What does Romanticism conjure up in our minds? What do we think of, and whom do we usually imagine as Romantic figures?
It means different things to different people, but generally we think of it as the Romantic style in art, music and literature, as opposed to the classical style. Definitions say that in the late 18th and early 19th centuries a social and aesthetic movement began as a reaction to neo-classicism. It wanted to free the individual from unpleasant realities by appealing to his aspirations for wonder and mystery. This movement emphasized a love for strange beauty, for the past and the far away, and for the wild or irregular in nature. Its followers found creative expression in spontaneity (hence the Impromptu in music, one of Chopin’s specialities), lyricism, reverie, sentimentalism, and individualism.
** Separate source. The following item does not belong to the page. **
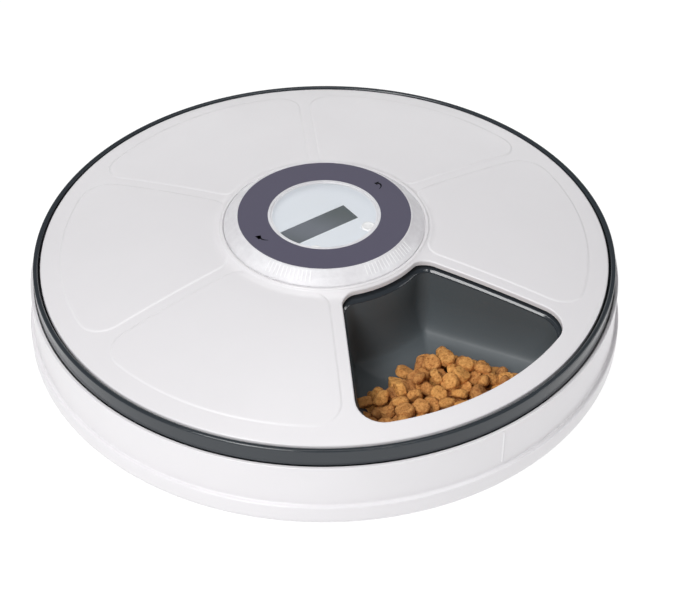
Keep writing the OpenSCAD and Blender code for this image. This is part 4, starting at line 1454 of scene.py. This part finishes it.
@dataclass
class MealPortion:
    """The baked food in the serving compartment: seeded pieces heaped towards the outer wall."""

    seed: int = 23
    bowl: Sector = Sector(60.0, 143.5, 5.0, 8.0, 14.0)
    floor: float = 14.0
    size: float = 4.75
    spacing: float = 8.3
    layers: tuple[float, ...] = (2.7, 7.0, 11.0, 14.6)
    variants: int = 14
    crest: float = 9.0
    back: float = 77.0
    bare: float = 18.5
    high: float = 17.0
    edge_high: float = 5.0
    reach: float = 138.2
    hold: float = 138.4
    clear: float = 4.9
    tries: int = 2600
    rounds: int = 30
    wall_sine: float = 0.5
    wall_cosine: float = 0.866

    def build(self, finishes: Finishes) -> None:
        """Builds the portion and dresses it."""
        settle_piece(self.heap(), Body.TRAY, "kibble_food", finishes["kibble_food"], "kibble")

    def from_wall(self, across: float, out: float) -> float:
        """Gives the distance of a place from the left wall, or from the right one for -across."""
        return out * self.wall_sine + across * self.wall_cosine - self.bowl.side

    def heap_height(self, across: float, out: float) -> float:
        """Gives the wanted height of the heap over the floor.

        Args:
            across: place across the compartment, positive to the right as one faces it.
            out: distance from the feeder's axis.

        Returns:
            The height, 0 where the floor is bare.
        """
        right_wall = self.from_wall(-across, out)
        left_wall = self.from_wall(across, out)
        if across > self.crest:
            back = self.back + 0.03 * (across - self.crest) ** 2
        else:
            back = self.back + 0.22 * (self.crest - across)
        near = 5.0
        if right_wall < self.bare or left_wall < near or out > self.reach or out < back:
            return 0.0
        return min(
            self.high, self.edge_high + (out - back) * 0.62,
            self.edge_high + (right_wall - self.bare) * 0.75, 6.5 + (left_wall - near) * 0.4)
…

They favored free expression, sensuousness, and subjects that were fanciful, idealistic and imaginative.
Wow! A good definition but rather dry. For me, when I think of the Romantics I imagine Lord Byron, Chopin, George Sand, for example, and they are featured in this museum.
I’d say that George Sand personifies the Romantics’ ideals in many ways: she dared to take on a male name, smoked cigars, and took various lovers, and yet was attractive and feminine at the same time. She was both a writer and a talented artist.
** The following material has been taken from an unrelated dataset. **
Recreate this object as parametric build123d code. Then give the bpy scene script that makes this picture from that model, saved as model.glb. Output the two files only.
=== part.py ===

This is not a major museum, but covers what it does well: it features the owner Ary Scheffer (1795-1858) as an artist, in the context of the Romantic period. It does a good job of explaining the house, the times, and what went on in painting and other arts, and who the visitors to the house were. A parade of prestigious local guests came regularly, notably George Sand, Chopin, Delacroix and the politician Thiers. They met Dickens, Liszt, French sisters and musicians Maria Malibran and Pauline Viardot, Turgueniev, and English singer/actress Harriet Smithson with her lover and future husband Hector Berlioz. I wonder what language(s) they all spoke to each other?
This museum is in a charming private home, in the New Athens district, below Montmartre and close to PIgalle. It’s a lovely little museum, an unexpected find, a romantic gem. You walk off the street (Chaptal), down a secluded alleyway shaded by Robinia trees, and there it is, white with green trim. We can easily imagine horses clip-clopping up the alleyway, which in those days had sand strewn over it to muffle the sound of horses’ hooves. We can imagine how elegant and gorgeous the house was in its time and why it became an artists’ mecca. At the end of the alleyway is a paved courtyard, with a studio on either side. Both were built for painting and teaching.
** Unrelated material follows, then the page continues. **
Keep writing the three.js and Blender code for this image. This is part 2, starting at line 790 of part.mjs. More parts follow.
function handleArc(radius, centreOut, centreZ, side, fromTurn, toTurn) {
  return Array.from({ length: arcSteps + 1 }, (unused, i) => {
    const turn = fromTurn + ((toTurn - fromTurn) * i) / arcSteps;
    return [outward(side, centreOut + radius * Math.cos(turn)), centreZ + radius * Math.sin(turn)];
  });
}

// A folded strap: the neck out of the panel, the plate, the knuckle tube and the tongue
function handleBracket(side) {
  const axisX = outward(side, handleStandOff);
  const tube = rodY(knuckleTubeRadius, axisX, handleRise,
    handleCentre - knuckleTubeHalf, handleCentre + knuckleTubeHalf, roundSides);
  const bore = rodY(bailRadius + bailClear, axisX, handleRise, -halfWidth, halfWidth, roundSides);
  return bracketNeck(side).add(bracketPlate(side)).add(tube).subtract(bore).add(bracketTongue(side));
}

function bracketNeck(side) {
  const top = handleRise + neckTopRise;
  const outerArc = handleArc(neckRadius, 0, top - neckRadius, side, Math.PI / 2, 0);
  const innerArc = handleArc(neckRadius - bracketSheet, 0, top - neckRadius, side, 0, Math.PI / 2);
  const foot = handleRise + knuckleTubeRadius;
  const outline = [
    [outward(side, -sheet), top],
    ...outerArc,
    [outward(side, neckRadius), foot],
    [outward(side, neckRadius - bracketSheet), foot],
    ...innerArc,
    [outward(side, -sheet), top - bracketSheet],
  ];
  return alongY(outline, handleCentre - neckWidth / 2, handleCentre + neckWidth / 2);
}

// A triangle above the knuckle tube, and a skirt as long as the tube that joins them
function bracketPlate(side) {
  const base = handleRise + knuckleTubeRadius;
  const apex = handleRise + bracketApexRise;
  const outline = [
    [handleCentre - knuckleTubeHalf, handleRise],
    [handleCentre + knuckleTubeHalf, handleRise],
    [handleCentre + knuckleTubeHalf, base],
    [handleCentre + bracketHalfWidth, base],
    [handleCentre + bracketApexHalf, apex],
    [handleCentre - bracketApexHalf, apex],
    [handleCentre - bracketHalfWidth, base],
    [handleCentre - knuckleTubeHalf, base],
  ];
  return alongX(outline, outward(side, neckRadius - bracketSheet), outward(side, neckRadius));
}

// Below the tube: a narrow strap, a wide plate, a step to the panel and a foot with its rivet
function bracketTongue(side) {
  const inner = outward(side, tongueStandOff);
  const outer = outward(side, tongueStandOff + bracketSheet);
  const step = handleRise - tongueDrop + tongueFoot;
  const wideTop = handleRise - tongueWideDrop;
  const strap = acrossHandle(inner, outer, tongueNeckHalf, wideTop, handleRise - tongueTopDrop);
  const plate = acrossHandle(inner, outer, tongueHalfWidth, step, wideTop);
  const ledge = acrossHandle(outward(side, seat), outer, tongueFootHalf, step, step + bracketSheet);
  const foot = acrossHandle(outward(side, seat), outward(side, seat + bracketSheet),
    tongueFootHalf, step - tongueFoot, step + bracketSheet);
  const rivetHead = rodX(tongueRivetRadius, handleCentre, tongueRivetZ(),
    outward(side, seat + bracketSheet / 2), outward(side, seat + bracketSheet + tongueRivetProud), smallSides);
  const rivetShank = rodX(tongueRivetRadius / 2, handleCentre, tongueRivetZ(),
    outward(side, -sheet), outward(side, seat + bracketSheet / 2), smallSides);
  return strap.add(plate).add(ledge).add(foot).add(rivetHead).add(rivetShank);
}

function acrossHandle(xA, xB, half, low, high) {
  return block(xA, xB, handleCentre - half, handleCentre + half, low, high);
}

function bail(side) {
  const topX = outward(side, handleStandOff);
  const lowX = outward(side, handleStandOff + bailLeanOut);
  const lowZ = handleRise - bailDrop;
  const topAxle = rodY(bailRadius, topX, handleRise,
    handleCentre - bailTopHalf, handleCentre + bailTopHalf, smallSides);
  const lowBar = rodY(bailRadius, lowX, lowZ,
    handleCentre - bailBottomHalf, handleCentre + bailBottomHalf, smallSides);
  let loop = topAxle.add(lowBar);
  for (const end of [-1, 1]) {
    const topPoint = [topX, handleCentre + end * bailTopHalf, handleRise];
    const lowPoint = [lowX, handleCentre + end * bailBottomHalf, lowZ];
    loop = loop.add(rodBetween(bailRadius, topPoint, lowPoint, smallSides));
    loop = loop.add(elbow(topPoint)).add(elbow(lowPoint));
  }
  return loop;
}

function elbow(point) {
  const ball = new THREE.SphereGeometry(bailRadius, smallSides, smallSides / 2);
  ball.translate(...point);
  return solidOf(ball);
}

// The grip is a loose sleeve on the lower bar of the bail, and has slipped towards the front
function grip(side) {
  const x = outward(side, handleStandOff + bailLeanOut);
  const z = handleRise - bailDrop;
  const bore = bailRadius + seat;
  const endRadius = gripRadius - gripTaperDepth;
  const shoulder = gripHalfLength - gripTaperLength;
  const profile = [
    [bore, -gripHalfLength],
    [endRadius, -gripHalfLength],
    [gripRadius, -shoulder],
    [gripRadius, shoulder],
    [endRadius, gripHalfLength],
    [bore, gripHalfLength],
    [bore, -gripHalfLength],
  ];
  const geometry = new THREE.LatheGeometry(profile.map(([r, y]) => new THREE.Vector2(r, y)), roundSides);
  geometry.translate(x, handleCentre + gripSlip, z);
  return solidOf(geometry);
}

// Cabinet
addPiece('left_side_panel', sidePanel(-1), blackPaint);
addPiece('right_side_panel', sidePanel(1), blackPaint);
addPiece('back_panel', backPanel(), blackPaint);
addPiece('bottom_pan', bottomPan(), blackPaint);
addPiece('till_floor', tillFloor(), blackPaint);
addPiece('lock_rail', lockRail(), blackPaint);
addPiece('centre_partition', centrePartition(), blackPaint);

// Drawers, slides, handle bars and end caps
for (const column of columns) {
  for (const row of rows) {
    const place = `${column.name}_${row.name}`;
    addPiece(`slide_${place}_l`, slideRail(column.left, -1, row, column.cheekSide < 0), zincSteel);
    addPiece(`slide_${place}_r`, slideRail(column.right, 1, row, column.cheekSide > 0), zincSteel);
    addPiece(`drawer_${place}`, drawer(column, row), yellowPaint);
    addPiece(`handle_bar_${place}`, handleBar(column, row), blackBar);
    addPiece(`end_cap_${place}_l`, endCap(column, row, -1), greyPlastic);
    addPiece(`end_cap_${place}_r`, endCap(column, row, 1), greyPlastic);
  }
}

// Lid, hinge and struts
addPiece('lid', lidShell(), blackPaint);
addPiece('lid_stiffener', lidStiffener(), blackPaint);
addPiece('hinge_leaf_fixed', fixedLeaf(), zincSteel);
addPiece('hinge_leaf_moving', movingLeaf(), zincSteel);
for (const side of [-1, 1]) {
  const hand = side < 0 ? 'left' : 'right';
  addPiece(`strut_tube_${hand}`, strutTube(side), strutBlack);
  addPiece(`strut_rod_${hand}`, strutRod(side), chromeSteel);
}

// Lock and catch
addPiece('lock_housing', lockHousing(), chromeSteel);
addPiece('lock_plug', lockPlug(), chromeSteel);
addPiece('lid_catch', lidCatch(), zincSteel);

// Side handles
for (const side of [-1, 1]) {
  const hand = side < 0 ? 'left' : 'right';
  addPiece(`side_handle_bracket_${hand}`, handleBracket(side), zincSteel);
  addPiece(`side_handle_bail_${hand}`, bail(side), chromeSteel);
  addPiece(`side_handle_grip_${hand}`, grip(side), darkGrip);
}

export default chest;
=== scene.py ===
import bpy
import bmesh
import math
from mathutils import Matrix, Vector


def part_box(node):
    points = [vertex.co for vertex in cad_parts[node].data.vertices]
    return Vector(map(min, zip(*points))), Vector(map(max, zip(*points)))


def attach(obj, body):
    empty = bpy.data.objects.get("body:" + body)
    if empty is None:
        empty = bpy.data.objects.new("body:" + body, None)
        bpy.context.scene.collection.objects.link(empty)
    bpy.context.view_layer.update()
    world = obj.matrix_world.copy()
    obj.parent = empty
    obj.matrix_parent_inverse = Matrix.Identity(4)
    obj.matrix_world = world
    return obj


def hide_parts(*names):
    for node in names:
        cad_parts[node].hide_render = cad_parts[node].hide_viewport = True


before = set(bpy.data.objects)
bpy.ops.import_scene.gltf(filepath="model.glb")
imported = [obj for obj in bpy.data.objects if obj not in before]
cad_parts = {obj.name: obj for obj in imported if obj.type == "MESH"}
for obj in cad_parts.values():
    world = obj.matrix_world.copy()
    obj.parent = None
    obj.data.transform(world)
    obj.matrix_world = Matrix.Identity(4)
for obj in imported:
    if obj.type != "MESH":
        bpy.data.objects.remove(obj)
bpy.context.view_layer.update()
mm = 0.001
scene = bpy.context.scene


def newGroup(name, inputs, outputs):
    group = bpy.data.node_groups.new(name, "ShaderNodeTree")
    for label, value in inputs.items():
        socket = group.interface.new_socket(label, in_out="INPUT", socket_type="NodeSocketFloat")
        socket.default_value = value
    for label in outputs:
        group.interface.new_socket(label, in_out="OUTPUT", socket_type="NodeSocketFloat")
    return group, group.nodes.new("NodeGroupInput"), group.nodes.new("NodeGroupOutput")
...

The mansion was built in 1830 in the Italian style in the early days of King Louis Philippe’s monarchy. The property was bequeathed to the city of Paris in 1983 by the heirs (Renan) of the original owner, the famous romantic painter Ary Scheffer. After renovation it opened in 1987 as the “Museum of the Romantic Life”.
Visitors now can go into the 8 main rooms of the house, which make up the permanent collection. You can wander at will, but you really do need the audio guides to get the information and understand this place and make the house and life real. It’s in many languages and costs 5 euros, with credit card, no cash. First is the antechamber/entrance hall, then the Cabinet des Bijoux (room of jewels). Here is a collection of pictures, jewelry, keepsakes, furniture and souvenirs, many related to George Sand. In 1923, her granddaughter, Aurore Lauth-Sand, bequeathed about 200 artefacts that had been in Nohant, her grandmother’s old country house in Berry, central France. Many of these items came from George’s grandmother, Marie-Aurore de Saxe, the illegitimate daughter of notorious Marechal de Saxe. We note paintings of her ancestors, a beautiful inlaid jewelry box, a ruby ring and her grandfather’s snuff box. There’s also a famous painting of George Sand by Auguste Charpentier, and plaster casts of the hands of both George Sand and Chopin, done by Auguste Clesinger, her son-in-law. We found those two hands very touching. We discover that her son, Maurice Sand, was also an artist.
The next room is called the salon of George Sand, which invites visitors to enter into the world of the romantic artist. Drawings and paintings by Ingres, Delacroix and others, and sculptures by Barre, David d’Angers, and Clesinger give an evocative insight into the arts of the 1820-1850 period.
Upstairs is mostly dedicated to French art. Ary Scheffer’s (1795-1858) work is especially showcased. The French Dutch-born artist arrived in Paris in 1811 as an art student. He soon became a renowned portrait painter. As an art teacher he became a friend of the children of the Duc d’Orleans, who was crowned King Louis Philippe. The French royal family sat for him many times, and we see some really beautiful portraits, such as of the Princess de Joinville (1844).
Princess Marie d’Orleans (1813-1839) was a sculptor in her own right and we see a couple of her pieces, such as Joan of Arc Praying. Also on view are paintings, sculptures and objects d’art by other artists, all helping to evoke the atmosphere of Romanticism in Paris.
We were there on the cusp of spring, so there were some early daffodils and other early flowers. I would love to see the garden in the warmer, greener, weather—it probably qualifies as a “secluded garden” in Paris, as you won’t find it by just walking past. We had a coffee in the enclosed Conservatory/cafe, another interesting feature, as it has a gentle waterfall and a rock wall, with many plants growing on it—just as it did in Ary Scheffer’s day, although he called it a “winter garden”.
Entrance to the permanent collections is free. Open daily except Mondays and public holidays, 10am-6pm.
Metro: Blanche, St George, or Pigalle.